Não se ignora que abusos investigativos são comuns, em todas as esferas sociais. O caminho para a mitigação do problema, contudo, passa longe de mudanças legislativas casuísticas. A solução, sempre, é pela via constitucional. Um país tão desigual, com tantas mazelas e privilégios direcionados deve perseguir mudanças que aplaquem as diferenças, não que as majore. Enquanto há projetos corporativistas reverberando para impedir investigações contra a classe política, as medidas investigativas truculentas levadas a cabo em comunidades periféricas parecem não causar incômodo e tampouco debate.

A democracia foi uma dura conquista para os brasileiros e sua manutenção deve ser alvo de vigília constante. A afronta a princípios constitucionais tão caros não pode ser tolerada.


[1] Proposta por partidos políticos contra a imposição de medidas cautelares em desfavor parlamentares. Na ocasião, a maioria do Pleno do STF entendeu que as medidas contra os congressistas exigiriam aval das casas legislativas somente quando inviabilizassem, direta ou indiretamente, o exercício do mandato.

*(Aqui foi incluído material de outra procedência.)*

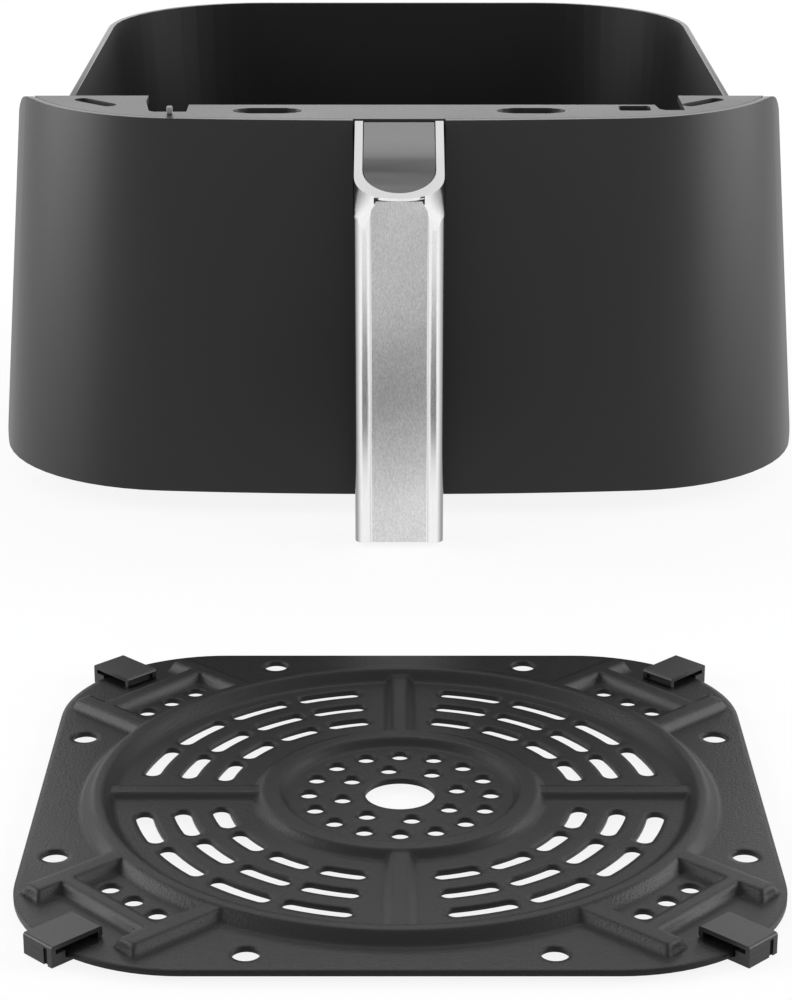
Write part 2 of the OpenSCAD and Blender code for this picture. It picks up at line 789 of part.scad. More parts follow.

[2] No contexto da Lava Jato, a Câmara judicializou a questão alegando nulidade de medidas cautelares contra parlamentares e determinadas pelo STF por não contarem com autorização da Mesa Diretora.  O Pleno do STF, à unanimidade, acabou por validar a busca e apreensão no gabinete de deputado federal sob o argumento de “não haver determinação constitucional nesse sentido”, ponderando, ainda, que “a prévia autorização poderia, no caso, comprometer a eficácia da medida cautelar pela especial circunstância de o Presidente da Câmara, à época [Eduardo Cunha], estar ele próprio sendo investigado perante a Suprema Corte”.